Pengakuan dan pilihan menjadi sebuah Negara demokrasi – ‘dari, oleh dan untuk rakyat’ dengan spirit menjunjung tinggi kedaulatan rakyat pada kenyataannya saat ini justru memposisikan rakyat sebagai pemilik sah kedaulatan tidak selalu ada (absen). Demokrasi hanya menjadi sebuah ‘identitas’ yang sekedar menjadi ‘label’ penanda tetapi tidak mampu mengidentifikasi pemilik identitas tersebut. Menganalogikan istilah tersebut dengan label ‘Islam KTP’ ataupun ‘Islam Abangan’.
Faktanya, telunjuk kekecewaan rakyat saat ini lebih banyak ditujukan pada ‘elit politik’ – anggota DPR, yang dianggap sebagai representasi suara rakyat tetapi secara ‘vulgar’ senantiasa ‘membangkang’ atas kehendak rakyat. Bagaimana begitu kuat penolakan rakyat terhadap rencana pembangunan gedung ‘mewah’ DPR sampai penolakan rakyat atas ‘studi banding’ anggota DPR ke luar negeri yang lebih kental nuansa ‘plesiran’ dan ‘koruptif’nya. Menguatnya pembangkangan elit politik – anggota DPR terhadap pemilik sah kedaulatan merupakan bentuk pelecehan demokrasi dan merupakan ancaman baru bagi demokrasi yang sedang tumbuh di Indonesia.

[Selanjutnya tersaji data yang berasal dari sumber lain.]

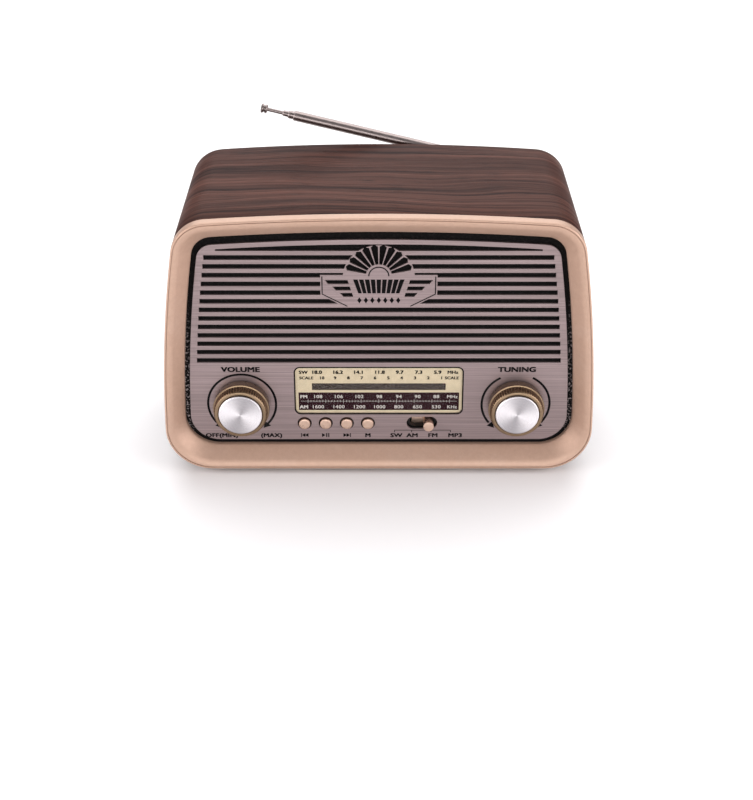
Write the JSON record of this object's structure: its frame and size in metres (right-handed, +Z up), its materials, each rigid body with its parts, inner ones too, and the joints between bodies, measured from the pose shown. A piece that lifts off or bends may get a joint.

Kekhawatiran rakyat terhadap perilaku politisi (elit politik, DPR dan parpol) yang tidak memiliki loyalitas dan senantiasa melakukan pembangkangan terhadap rakyat melebihi kekhawatiran parpol terhadap keberadaan kadernya yang senantiasa berpindah parpol. Sadarkah parpol tersebut, bahwa siapa sebenarnya yang tidak memiliki loyalitas, melakukan pembangkangan dan ‘malin kundang’ yang mengkhianati dan menggerogoti amanat rakyat? Demokrasi yang seharusnya menjadi sesuatu yang sacral, justru dilemahkan oleh syahwat politik para elit yang dipenuhi dengan tradisi demokrasi yang mengedepankan transaksi ekonomi, minus moralitas dan cenderung destruktif. Lu untung, gue untung, dan kite sama2 untung. ataupun bilang ‘wani piro?’, edan….
Inilah realita “demokrasi absurd” yang menjelma ibarat lingkaran setan di tengah kehidupan berbangsa dan bernegara saat ini. Lebih parah lagi, justru sumber ‘kesetanan’ tersebut dimulai pada titik yang seharusnya menjadi panggung utama penegakan demokrasi itu sendiri – DPR. Rakyat saat ini merasakan bahwa elit politik dan partai politik telah ‘gagal’ menjalankan perannya. Gagal karena rakyat senantiasa ditinggalkan, suara rakyat tidak lagi didengarkan, kepentingan rakyat dipinggirkan bahkan dilupakan, dan kesejahteraan rakyat tidak lagi menjadi prioritas. Defisit kepercayaan rakyat bukan lagi diukur oleh intensitas demonstrasi jalanan yang memobilisasi massa, tetapi semakin banyak rakyat berbicara – mulai dari wong cilik sampai dengan wong gede, pada konteks intelektual, berkata pada tataran nurani terdalam, karena memang itulah yang dirasakan.